Is it possible for a planar graph to have 6 vertices, 10 edges and 5 faces? Explain.

Among a group of 5 people, is it possible for everyone to be friends with exactly 2 of the people in the group? What about 3 of the people in the group?

Which of the following graphs contain an Euler path? Which contain an Euler circuit? (a) \(K_{4}\) (b) \(K_{5}\). (c) \(K_{5,7}\) (d) \(K_{2,7}\) (e) \(C_{7}\) (f) \(P_{7}\)

For each degree sequence below, decide whether it must always, must never, or could possibly be a degree sequence for a tree. Remember, a degree sequence lists out the degrees (number of edges incident to the vertex) of all the vertices in a graph in non-increasing order. (a) (4,1,1,1,1) (b) (3,3,2,1,1) (c) (2,2,2,1,1) (d) (4,4,3,3,3,2,2,1,1,1,1,1,1,1)

Draw a graph with chromatic number 6 (i.e., which requires 6 colors to properly color the vertices). Could your graph be planar? Explain.

The graph \(G\) has 6 vertices with degrees 2,2,3,4,4,5 . How many edges does \(G\) have? Could \(G\) be planar? If so, how many faces would it have. If not, explain.

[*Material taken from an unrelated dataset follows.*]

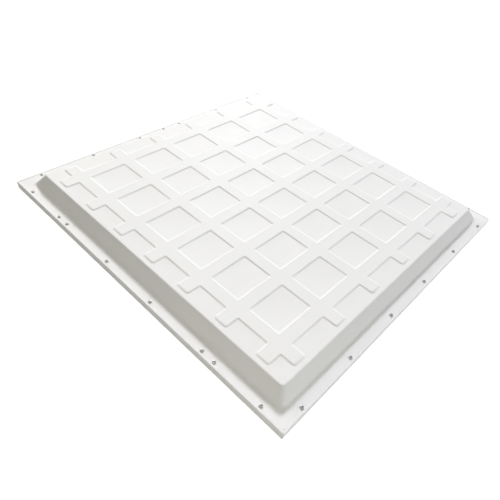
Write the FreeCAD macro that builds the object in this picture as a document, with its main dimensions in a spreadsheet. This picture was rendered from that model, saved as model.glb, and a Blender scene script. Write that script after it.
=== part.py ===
import FreeCAD, Part
import math
import os
import re
import Sketcher

# Lay-in LED ceiling panel, 595 mm square, lying as it does in its ceiling grid: the opal
# diffuser looks down and the pressed steel back looks up.
# Millimetres, +Z up. Origin: middle of the frame's underside. The front side is at -Y.

# Driving sizes: alias, value, meaning. Lengths are millimetres.
SIZES = (
    ("panel_side", 595.0, "outer side of the square frame"),
    ("frame_height", 12.0, "underside of the frame to the top of its outer lip"),
    ("lip_width", 3.3, "width of the lip that stands outside the back plate"),
    ("seat_depth", 1.0, "how far the plate's seat lies below the lip"),
    ("rail_width", 10.0, "width of the hollow box of a frame rail"),
    ("rail_wall", 1.2, "wall of the rail's hollow box"),
    ("bezel_width", 14.5, "width of the frame seen from below"),
    ("bezel_thickness", 1.2, "thickness of the flange under the diffuser"),
    ("fin_reach", 3.0, "how far the fin over the diffuser reaches in from the box"),
    ("fin_thickness", 1.0, "thickness of that fin"),
    ("groove_play", 0.2, "free height over the diffuser in its groove"),
    ("diffuser_thickness", 1.5, "opal sheet"),
    ("diffuser_play", 0.6, "gap between the diffuser's edge and the rail"),
    ("key_leg", 30.0, "length of each leg of a corner key"),
    ("key_play", 0.1, "gap between a corner key and the rail's hollow"),
    ("sheet_thickness", 0.5, "steel of the back plate"),
    ("plate_play", 0.2, "gap between the plate's edge and the lip"),
    ("plate_corner", 4.0, "plan radius of the plate's corners"),
    ("foot_inset", 19.0, "outside of the frame to the foot of the sloping wall"),
    ("wall_run", 15.2, "how far the sloping wall leans in"),
    ("deck_rise", 19.3, "height of the deck above the plate's flange"),
    ("deck_corner", 6.0, "plan radius of the deck's corners"),
    ("foot_corner", 10.0, "plan radius of the sloping wall's corners at its foot"),
    ("foot_radius", 6.0, "bend between flange and sloping wall"),
    ("deck_radius", 2.5, "bend between sloping wall and deck"),
    ("lattice_inset", 42.0, "edge of the deck to the middle of the outermost rib"),
    ("rib_margin", 8.0, "edge of the deck to the ends of the ribs"),
    ("rib_width", 21.6, "width of a raised rib at half its height"),
    ("rib_relief", 1.2, "how far the ribs stand above the deck"),
    ("rib_ramp", 1.2, "run of the slope along each side of a rib"),
    ("rib_corner", 4.5, "plan radius of the ends of the ribs"),
    ("board_width", 15.0, "LED strip"),
    ("board_thickness", 1.0, "LED strip"),
    ("board_margin", 8.0, "end of the rib to the end of its LED strip"),
    ("tape_width", 12.0, "adhesive tape under an LED strip"),
    ("tape_thickness", 0.2, "adhesive tape under an LED strip"),
    ("chip_side", 3.0, "LED"),
    ("chip_height", 0.7, "LED"),
    ("lens_radius", 6.5, "lens cap over an LED"),
    ("lens_height", 5.5, "lens cap over an LED"),
    ("lens_skirt", 2.0, "height of the lens's upright rim"),
    ("lens_dimple_radius", 1.6, "dip in the middle of the lens"),
    ("lens_dimple_depth", 0.8, "dip in the middle of the lens"),
    ("lens_bore", 3.4, "radius of the hollow over the LED"),
    ("lens_bore_height", 2.4, "height of the hollow over the LED"),
    ("connector_length", 9.0, "connector at each end of an LED strip"),
    ("connector_width", 6.0, "connector at each end of an LED strip"),
    ("connector_height", 4.5, "connector at each end of an LED strip"),
    ("connector_inset", 8.0, "end of the LED strip to the middle of its connector"),
    ("connector_bevel", 0.6, "plan radius of a connector's upright edges"),
    ("wire_radius", 0.6, "insulated wire between two LED strips"),
    ("wire_gap", 3.0, "spacing of the two wires in a connector"),
    ("wire_bow", 12.0, "sideways slack of the wires"),
    ("wire_lead", 9.0, "straight start of a wire out of its connector"),
    ("wire_clearance", 0.2, "gap between a wire and the reflector"),
    ("reflector_thickness", 0.3, "white film behind the LEDs"),
    ("reflector_margin", 4.0, "edge of the deck to the edge of the film"),
    ("reflector_play", 0.5, "gap around what passes through the film"),
    ("screw_inset", 6.5, "outside of the frame to the screws"),
    ("screw_end", 41.0, "end of a side to its first screw"),
    ("screw_middle", 50.0, "middle of a side to its innermost screws"),
    ("screw_third", 154.5, "middle of a side to its intermediate screws"),
    ("screw_pair", 22.5, "spacing of the close pairs on the front and back"),
    ("screw_odd", 9.0, "the single extra screw on the left side, from the middle"),
    ("screw_radius", 1.45, "shank"),
    ("screw_length", 6.5, "shank"),
    ("screw_point", 1.6, "length of the pointed tip"),
    ("head_radius", 2.6, "pan head"),
    ("head_height", 1.5, "pan head"),
    ("head_round", 0.9, "rounded rim of the pan head"),
    ("recess_span", 2.9, "length of each slot of the cross recess"),
    ("recess_width", 0.7, "width of each slot of the cross recess"),
    ("recess_depth", 0.9, "depth of the cross recess"),
    ("plate_hole_play", 0.3, "gap around a screw in the back plate"),
    ("thread_play", 0.05, "gap around a screw in the rail"),
    ("inlet_offset", 111.0, "middle of the back side to the cable inlet"),
    ("inlet_radius", 5.0, "hole for the grommet in the back wall"),
    ("grommet_bore", 2.6, "radius of the grommet's bore"),
    ("grommet_flange", 7.0, "radius of the grommet's outer flange"),
    ("grommet_barb", 6.2, "radius of the grommet's inner flange"),
    ("grommet_lip", 1.5, "thickness of each grommet flange"),
    ("grommet_play", 0.05, "gap around the grommet's neck"),
)
ALIASES = frozenset(alias for alias, _value, _note in SIZES)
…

Is it possible for two different (non-isomorphic) graphs to have the same number of vertices and the same number of edges? What if the degrees of the vertices in the two graphs are the same (so both graphs have vertices with degrees \(1,2,2,3,\) and \(4,\) for example) \(?\) Draw two such graphs or explain why not.

For which \(n\) does the graph \(K_{n}\) contain an Euler circuit? Explain.

Is it possible for a graph with 10 vertices and edges to be a connected planar graph? Explain.